Does rejection of a statutory settlement offer allow a prevailing employer to recover its costs?

November 14, 2018, Second District Court of Appeal, Felix Huerta v. Kava Holdings, Inc.: Settlement offers under Code of Civil Procedure 998 have no application to costs and attorneys fees in Fair Employment and Housing Act claims unless the lawsuit is found to be frivolous, including litigation that predates January 1, 2019.

Age Discrimination in Employment Act application to state or municipal agencies.

November 6, 2018, U.S. Supreme Court, Mount Lemmon Fire District v.
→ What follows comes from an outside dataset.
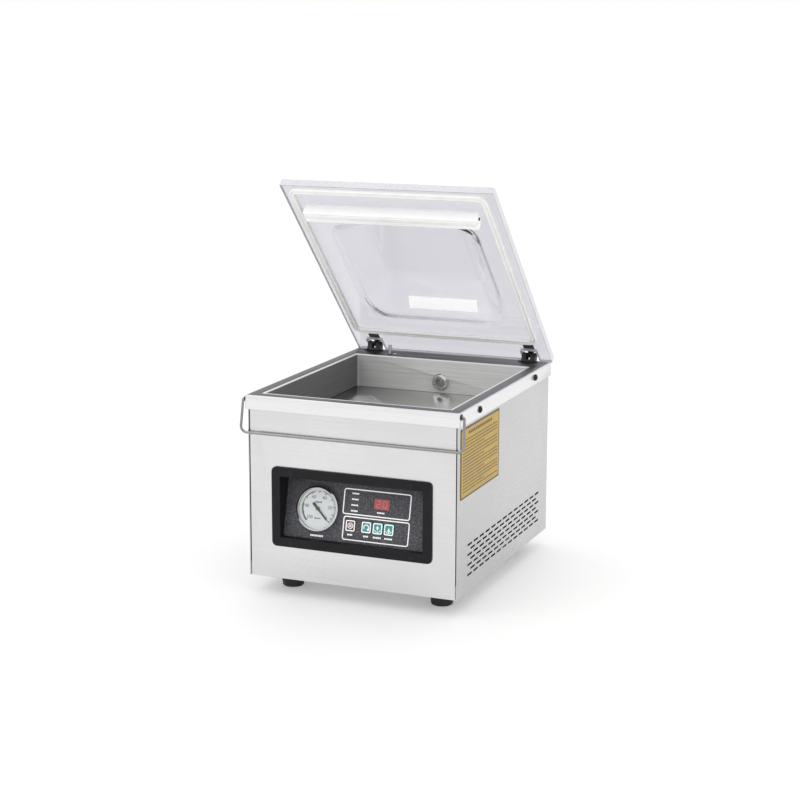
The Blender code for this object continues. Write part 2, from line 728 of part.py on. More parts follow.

Guido: The ADEA applies to state and municipal agencies regardless of the number of employees.

Does federal case decision in favor of employee preclude state case to recover more than back pay?

November 6, 2018, First District Court of Appeal, Victor Guerrero v. California Department of Corrections and Rehabilitation: Mr. Guerrero may pursue his claims for damages in state court.

Americans with Disabilities Act regarded as disabled definition.

November 1, 2018 (amended), Ninth Circuit Court of Appeals, Herman Nunies v. HIE Holdings, Inc.: A reasonable jury could conclude that HIE terminated Mr. Nunies because of its knowledge of Mr. Nunies’ shoulder injury.